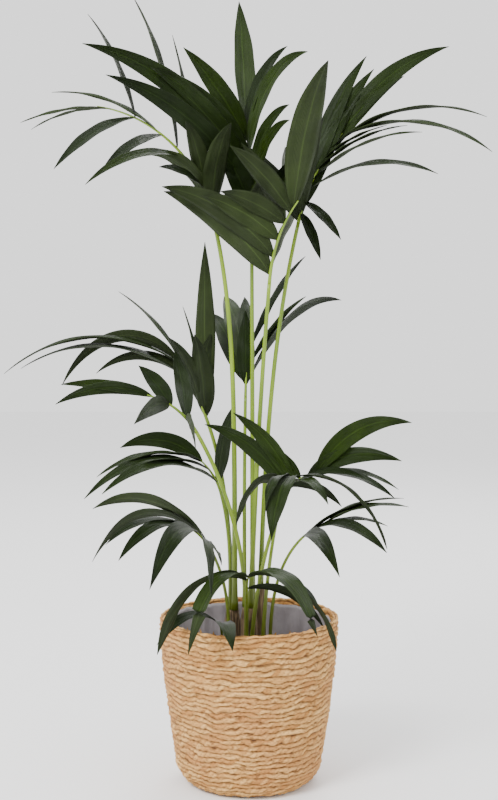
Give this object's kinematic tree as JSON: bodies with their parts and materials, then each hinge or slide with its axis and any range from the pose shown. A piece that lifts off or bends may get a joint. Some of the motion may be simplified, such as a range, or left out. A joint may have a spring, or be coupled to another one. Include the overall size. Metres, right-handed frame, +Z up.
{
  "type": "potted kentia palm",
  "caption": "Feather-leaved indoor palm with long slender stalks rising from short stems in a round woven basket.",
  "frame": {"origin": "centre of the basket's flat underside", "axes": "+Z up along the basket's axis, -Y towards the viewer of the picture, +X to the viewer's right"},
  "size_m": [0.6773, 0.414, 1.1052],
  "materials": {
    "straw": "woven twisted grass rope, matte",
    "liner": "thin wrinkled film",
    "soil": "loose potting soil",
    "sheath": "dry fibrous leaf sheath",
    "stalk": "smooth green stalk",
    "leaf": "dark green satin leaf"
  },
  "bodies": {
    "root": {"basket": "straw", "liner": "liner", "soil": "soil", "stem_left": "sheath", "stem_middle": "sheath", "stem_right": "sheath", "stalk_upper_left": "stalk", "stalk_top": "stalk", "stalk_upper_front": "stalk", "stalk_upper_right": "stalk", "stalk_middle_back": "stalk", "stalk_left_front": "stalk", "stalk_left_middle": "stalk", "stalk_left_lower": "stalk", "stalk_left_low": "stalk", "stalk_right_middle": "stalk", "stalk_right_hanging": "stalk", "stalk_right_low": "stalk", "stalk_front_low": "stalk", "stalk_front_small": "stalk", "frond_upper_left": "leaf", "frond_top": "leaf", "frond_upper_front": "leaf", "frond_upper_right": "leaf", "frond_middle_back": "leaf", "frond_left_front": "leaf", "frond_left_middle": "leaf", "frond_left_lower": "leaf", "frond_left_low": "leaf", "frond_right_middle": "leaf", "frond_right_hanging": "leaf", "frond_right_low": "leaf", "frond_front_low": "leaf", "frond_front_small": "leaf"}
  },
  "joints": []
}
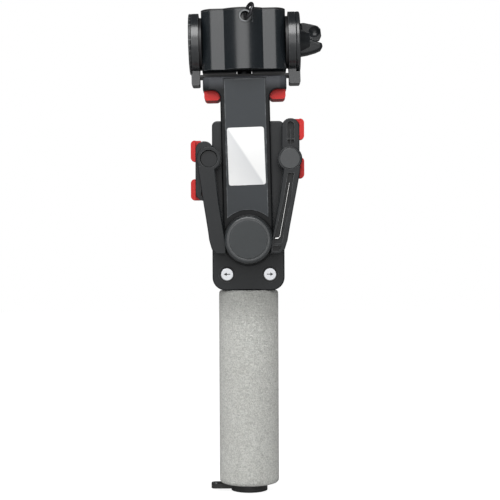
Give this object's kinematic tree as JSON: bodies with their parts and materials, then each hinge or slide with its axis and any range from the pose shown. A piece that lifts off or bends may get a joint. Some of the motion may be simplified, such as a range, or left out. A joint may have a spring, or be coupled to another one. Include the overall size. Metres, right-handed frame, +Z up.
{
  "type": "hand grip tripod head",
  "caption": "Hand-held camera grip with a clamped swinging mast, two folding cradle arms with rubber pads, and a pan-tilt drag head on top.",
  "frame": {"origin": "mouth of the threaded socket under the grip, on the grip's own axis", "axes": "+Z up the grip towards the head, +X to the right of the front face, -Y out of the front face, the one with the knob and arms"},
  "size_m": [0.0791, 0.0537, 0.2857],
  "materials": {
    "grip_wrap": "embossed linen-look wrap over foam",
    "shell_black": "fine satin texture",
    "arm_black": "satin",
    "head_black": "satin black anodised look",
    "panel_black": "satin, a little lighter",
    "label_white": "glossy",
    "red_rubber": "satin rubber",
    "black_rubber": "matt rubber",
    "chrome": "polished",
    "steel": "plain bright",
    "light_trim": "satin",
    "dark_steel": "blackened",
    "brass": "plain",
    "tube_alloy": "plain"
  },
  "bodies": {
    "handle": {"grip_sleeve": "grip_wrap", "grip_tube": "tube_alloy", "tube_plug": "tube_alloy", "end_cap": "black_rubber", "base_insert": "brass", "housing_front": "shell_black", "housing_back": "shell_black", "housing_screws": "dark_steel", "button_bezels": "black_rubber", "arm_pins": "steel", "clamp_nut": "steel"},
    "lug": {"strap_lug": "shell_black", "lug_grommet": "light_trim"},
    "left_release": {"left_button": "chrome"},
    "right_release": {"right_button": "chrome"},
    "clamp": {"clamp_stud": "steel", "clamp_knob": "arm_black", "knob_cap": "panel_black"},
    "mast": {"mast": "arm_black", "mast_panel": "panel_black", "label_plate": "label_white", "shoulder_pad_right": "red_rubber", "shoulder_pad_left": "red_rubber", "pan_nut": "steel", "pan_washer": "shell_black", "pan_bolt": "dark_steel"},
    "left_cradle_arm": {"left_arm": "arm_black", "left_hub_cap": "arm_black", "left_bar_pin": "steel", "left_wire": "steel"},
    "right_cradle_arm": {"right_arm": "arm_black", "right_hub_cap": "arm_black", "right_bar_pin": "steel", "right_wire": "steel"},
    "left_pad_bar": {"left_bar": "arm_black", "left_pads": "red_rubber"},
    "right_pad_bar": {"right_bar": "arm_black", "right_pads": "red_rubber"},
    "yoke": {"yoke_bridge": "head_black", "yoke_ear_right": "head_black", "yoke_ear_left": "head_black", "tilt_cover": "head_black"},
    "dial": {"drag_dial": "head_black"},
    "wing": {"wing_knob": "arm_black"},
    "drum": {"drum": "head_black", "top_plate": "head_black", "camera_socket": "steel", "eyelet": "dark_steel", "tilt_axle": "steel", "tilt_washers": "shell_black"},
    "ring": {"carry_ring": "dark_steel"}
  },
  "joints": [
    {"name": "lug_swivel", "type": "hinge", "parent": "handle", "child": "lug", "pos_m": [0, 0, 0.0026], "axis": [0, 0, 1], "continuous": true},
    {"name": "left_button_press", "type": "slide", "parent": "handle", "child": "left_release", "axis": [0, 1, 0], "range_m": [0, 0.0015], "stiffness_N_per_m": 800, "springref_m": -0.001},
    {"name": "right_button_press", "type": "slide", "parent": "handle", "child": "right_release", "axis": [0, 1, 0], "range_m": [0, 0.0015], "stiffness_N_per_m": 800, "springref_m": -0.001},
    {"name": "clamp_turn", "type": "hinge", "parent": "handle", "child": "clamp", "pos_m": [0, -0.032, 0.1489], "axis": [0, -1, 0], "continuous": true},
    {"name": "mast_swing", "type": "hinge", "parent": "handle", "child": "mast", "pos_m": [0, -0.018, 0.1489], "axis": [0, 1, 0], "range_deg": [-30, 30]},
    {"name": "left_arm_fold", "type": "hinge", "parent": "handle", "child": "left_cradle_arm", "pos_m": [-0.019, -0.0259, 0.1472], "axis": [0, -1, 0], "range_deg": [0, 120]},
    {"name": "right_arm_fold", "type": "hinge", "parent": "handle", "child": "right_cradle_arm", "pos_m": [0.019, -0.0259, 0.1472], "axis": [0, 1, 0], "range_deg": [0, 120]},
    {"name": "left_bar_turn", "type": "hinge", "parent": "left_cradle_arm", "child": "left_pad_bar", "pos_m": [-0.02254, -0.0201, 0.19566], "axis": [0, 1, 0], "range_deg": [0, 180]},
    {"name": "right_bar_turn", "type": "hinge", "parent": "right_cradle_arm", "child": "right_pad_bar", "pos_m": [0.02406, -0.0201, 0.19553], "axis": [0, 1, 0], "range_deg": [0, 180]},
    {"name": "head_pan", "type": "hinge", "parent": "mast", "child": "yoke", "pos_m": [-0.00194, -0.0069, 0.24528], "axis": [-0.0201, 0, 0.9998], "continuous": true},
    {"name": "head_tilt", "type": "hinge", "parent": "yoke", "child": "drum", "pos_m": [-0.00234, -0.0069, 0.26548], "axis": [-0.9998, 0, -0.0201], "range_deg": [-5, 90]},
    {"name": "drag_dial_turn", "type": "hinge", "parent": "yoke", "child": "dial", "pos_m": [-0.03403, -0.0069, 0.26484], "axis": [-0.9998, 0, -0.0201], "range_deg": [0, 270]},
    {"name": "wing_knob_turn", "type": "hinge", "parent": "yoke", "child": "wing", "pos_m": [0.03565, -0.0069, 0.26624], "axis": [0.9998, 0, 0.0201], "continuous": true},
    {"name": "ring_turn", "type": "hinge", "parent": "drum", "child": "ring", "pos_m": [0.00076, -0.02814, 0.28064], "axis": [0.8645, 0.4067, -0.2952], "continuous": true}
  ]
}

━━━━━━━━━━━━━━━━━━━━

Task details: Print the records once more, exactly as they were given.

Written answer:
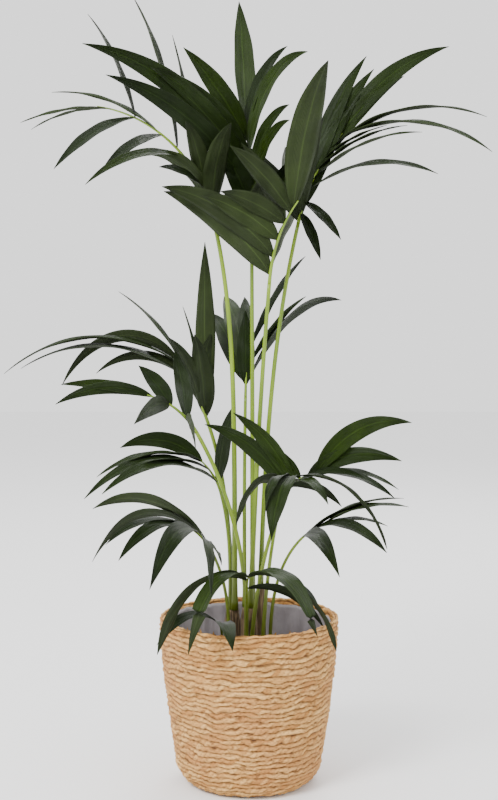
Give this object's kinematic tree as JSON: bodies with their parts and materials, then each hinge or slide with its axis and any range from the pose shown. A piece that lifts off or bends may get a joint. Some of the motion may be simplified, such as a range, or left out. A joint may have a spring, or be coupled to another one. Include the overall size. Metres, right-handed frame, +Z up.
{
  "type": "potted kentia palm",
  "caption": "Feather-leaved indoor palm with long slender stalks rising from short stems in a round woven basket.",
  "frame": {"origin": "centre of the basket's flat underside", "axes": "+Z up along the basket's axis, -Y towards the viewer of the picture, +X to the viewer's right"},
  "size_m": [0.6773, 0.414, 1.1052],
  "materials": {
    "straw": "woven twisted grass rope, matte",
    "liner": "thin wrinkled film",
    "soil": "loose potting soil",
    "sheath": "dry fibrous leaf sheath",
    "stalk": "smooth green stalk",
    "leaf": "dark green satin leaf"
  },
  "bodies": {
    "root": {"basket": "straw", "liner": "liner", "soil": "soil", "stem_left": "sheath", "stem_middle": "sheath", "stem_right": "sheath", "stalk_upper_left": "stalk", "stalk_top": "stalk", "stalk_upper_front": "stalk", "stalk_upper_right": "stalk", "stalk_middle_back": "stalk", "stalk_left_front": "stalk", "stalk_left_middle": "stalk", "stalk_left_lower": "stalk", "stalk_left_low": "stalk", "stalk_right_middle": "stalk", "stalk_right_hanging": "stalk", "stalk_right_low": "stalk", "stalk_front_low": "stalk", "stalk_front_small": "stalk", "frond_upper_left": "leaf", "frond_top": "leaf", "frond_upper_front": "leaf", "frond_upper_right": "leaf", "frond_middle_back": "leaf", "frond_left_front": "leaf", "frond_left_middle": "leaf", "frond_left_lower": "leaf", "frond_left_low": "leaf", "frond_right_middle": "leaf", "frond_right_hanging": "leaf", "frond_right_low": "leaf", "frond_front_low": "leaf", "frond_front_small": "leaf"}
  },
  "joints": []
}
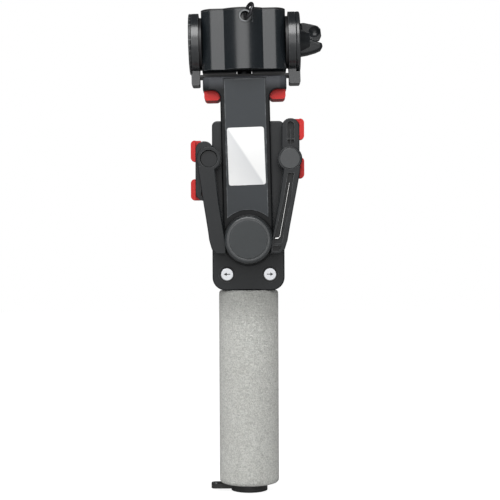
Give this object's kinematic tree as JSON: bodies with their parts and materials, then each hinge or slide with its axis and any range from the pose shown. A piece that lifts off or bends may get a joint. Some of the motion may be simplified, such as a range, or left out. A joint may have a spring, or be coupled to another one. Include the overall size. Metres, right-handed frame, +Z up.
{
  "type": "hand grip tripod head",
  "caption": "Hand-held camera grip with a clamped swinging mast, two folding cradle arms with rubber pads, and a pan-tilt drag head on top.",
  "frame": {"origin": "mouth of the threaded socket under the grip, on the grip's own axis", "axes": "+Z up the grip towards the head, +X to the right of the front face, -Y out of the front face, the one with the knob and arms"},
  "size_m": [0.0791, 0.0537, 0.2857],
  "materials": {
    "grip_wrap": "embossed linen-look wrap over foam",
    "shell_black": "fine satin texture",
    "arm_black": "satin",
    "head_black": "satin black anodised look",
    "panel_black": "satin, a little lighter",
    "label_white": "glossy",
    "red_rubber": "satin rubber",
    "black_rubber": "matt rubber",
    "chrome": "polished",
    "steel": "plain bright",
    "light_trim": "satin",
    "dark_steel": "blackened",
    "brass": "plain",
    "tube_alloy": "plain"
  },
  "bodies": {
    "handle": {"grip_sleeve": "grip_wrap", "grip_tube": "tube_alloy", "tube_plug": "tube_alloy", "end_cap": "black_rubber", "base_insert": "brass", "housing_front": "shell_black", "housing_back": "shell_black", "housing_screws": "dark_steel", "button_bezels": "black_rubber", "arm_pins": "steel", "clamp_nut": "steel"},
    "lug": {"strap_lug": "shell_black", "lug_grommet": "light_trim"},
    "left_release": {"left_button": "chrome"},
    "right_release": {"right_button": "chrome"},
    "clamp": {"clamp_stud": "steel", "clamp_knob": "arm_black", "knob_cap": "panel_black"},
    "mast": {"mast": "arm_black", "mast_panel": "panel_black", "label_plate": "label_white", "shoulder_pad_right": "red_rubber", "shoulder_pad_left": "red_rubber", "pan_nut": "steel", "pan_washer": "shell_black", "pan_bolt": "dark_steel"},
    "left_cradle_arm": {"left_arm": "arm_black", "left_hub_cap": "arm_black", "left_bar_pin": "steel", "left_wire": "steel"},
    "right_cradle_arm": {"right_arm": "arm_black", "right_hub_cap": "arm_black", "right_bar_pin": "steel", "right_wire": "steel"},
    "left_pad_bar": {"left_bar": "arm_black", "left_pads": "red_rubber"},
    "right_pad_bar": {"right_bar": "arm_black", "right_pads": "red_rubber"},
    "yoke": {"yoke_bridge": "head_black", "yoke_ear_right": "head_black", "yoke_ear_left": "head_black", "tilt_cover": "head_black"},
    "dial": {"drag_dial": "head_black"},
    "wing": {"wing_knob": "arm_black"},
    "drum": {"drum": "head_black", "top_plate": "head_black", "camera_socket": "steel", "eyelet": "dark_steel", "tilt_axle": "steel", "tilt_washers": "shell_black"},
    "ring": {"carry_ring": "dark_steel"}
  },
  "joints": [
    {"name": "lug_swivel", "type": "hinge", "parent": "handle", "child": "lug", "pos_m": [0, 0, 0.0026], "axis": [0, 0, 1], "continuous": true},
    {"name": "left_button_press", "type": "slide", "parent": "handle", "child": "left_release", "axis": [0, 1, 0], "range_m": [0, 0.0015], "stiffness_N_per_m": 800, "springref_m": -0.001},
    {"name": "right_button_press", "type": "slide", "parent": "handle", "child": "right_release", "axis": [0, 1, 0], "range_m": [0, 0.0015], "stiffness_N_per_m": 800, "springref_m": -0.001},
    {"name": "clamp_turn", "type": "hinge", "parent": "handle", "child": "clamp", "pos_m": [0, -0.032, 0.1489], "axis": [0, -1, 0], "continuous": true},
    {"name": "mast_swing", "type": "hinge", "parent": "handle", "child": "mast", "pos_m": [0, -0.018, 0.1489], "axis": [0, 1, 0], "range_deg": [-30, 30]},
    {"name": "left_arm_fold", "type": "hinge", "parent": "handle", "child": "left_cradle_arm", "pos_m": [-0.019, -0.0259, 0.1472], "axis": [0, -1, 0], "range_deg": [0, 120]},
    {"name": "right_arm_fold", "type": "hinge", "parent": "handle", "child": "right_cradle_arm", "pos_m": [0.019, -0.0259, 0.1472], "axis": [0, 1, 0], "range_deg": [0, 120]},
    {"name": "left_bar_turn", "type": "hinge", "parent": "left_cradle_arm", "child": "left_pad_bar", "pos_m": [-0.02254, -0.0201, 0.19566], "axis": [0, 1, 0], "range_deg": [0, 180]},
    {"name": "right_bar_turn", "type": "hinge", "parent": "right_cradle_arm", "child": "right_pad_bar", "pos_m": [0.02406, -0.0201, 0.19553], "axis": [0, 1, 0], "range_deg": [0, 180]},
    {"name": "head_pan", "type": "hinge", "parent": "mast", "child": "yoke", "pos_m": [-0.00194, -0.0069, 0.24528], "axis": [-0.0201, 0, 0.9998], "continuous": true},
    {"name": "head_tilt", "type": "hinge", "parent": "yoke", "child": "drum", "pos_m": [-0.00234, -0.0069, 0.26548], "axis": [-0.9998, 0, -0.0201], "range_deg": [-5, 90]},
    {"name": "drag_dial_turn", "type": "hinge", "parent": "yoke", "child": "dial", "pos_m": [-0.03403, -0.0069, 0.26484], "axis": [-0.9998, 0, -0.0201], "range_deg": [0, 270]},
    {"name": "wing_knob_turn", "type": "hinge", "parent": "yoke", "child": "wing", "pos_m": [0.03565, -0.0069, 0.26624], "axis": [0.9998, 0, 0.0201], "continuous": true},
    {"name": "ring_turn", "type": "hinge", "parent": "drum", "child": "ring", "pos_m": [0.00076, -0.02814, 0.28064], "axis": [0.8645, 0.4067, -0.2952], "continuous": true}
  ]
}